Carter in Cuba
This article is from the archive of The New York Sun before the launch of its new website in 2022. The Sun has neither altered nor updated such articles but will seek to correct any errors, mis-categorizations or other problems introduced during transfer.

The last time President Carter fetched up, in his years out of office, on a high profile trip in the Caribbean, he had rushed down to Haiti on the eve of the military action that President Clinton had ordered there. At the time the Forward newspaper suggested the 39th president be brought up on charges under the Logan Act. This is a law, passed shortly after the American republic was founded, making it a crime for a private citizen to carry out diplomacy abroad. The law no doubt seems draconian, but to gain a glimpse of why the founders were tempted, read the dispatches about how Mr.

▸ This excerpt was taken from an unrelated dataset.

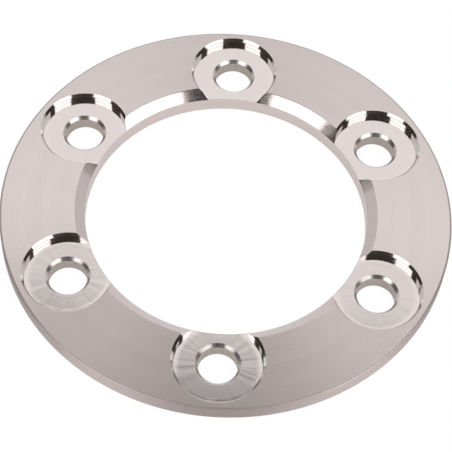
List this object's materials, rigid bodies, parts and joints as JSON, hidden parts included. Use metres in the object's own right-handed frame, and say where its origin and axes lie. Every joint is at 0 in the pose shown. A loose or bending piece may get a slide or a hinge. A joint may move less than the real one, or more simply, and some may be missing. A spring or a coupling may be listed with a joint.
{
  "type": "counterbored flange ring",
  "caption": "Flat turned steel flange ring with a bevelled centre bore and chamfered, counterbored screw holes that break out through the bevel.",
  "frame": {"origin": "centre of the bore on the ring's flat underside", "axes": "+Z along the ring's axis, out of the counterbored face; +Y through one screw hole"},
  "size_m": [0.0762, 0.0762, 0.0041],
  "materials": {
    "turned_steel": "fine turned satin face, bright machined bevels, seats and chamfers"
  },
  "bodies": {
    "root": {"flange_ring": "turned_steel"}
  },
  "joints": []
}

Carter is cavorting in Cuba with the communist dictator Fidel Castro. He is, according to the AP, the first American head of state in or out of office to visit Cuba since the communist conquest. According to the AP, Mr. Carter wasted no time, once on communist soil, in asserting that American officials briefing him for his trip had said they had no evidence that Cuba was transferring abroad technology that could be used to make weapons of mass destruction. Those and other comments by the Georgian appear designed to undercut warnings by one of the American state undersecretaries, John Bolton, about Mr. Castro’s machinations. It’s the kind of error of judgment that no doubt impelled America’s voters to turn Mr. Carter out of office after but one term.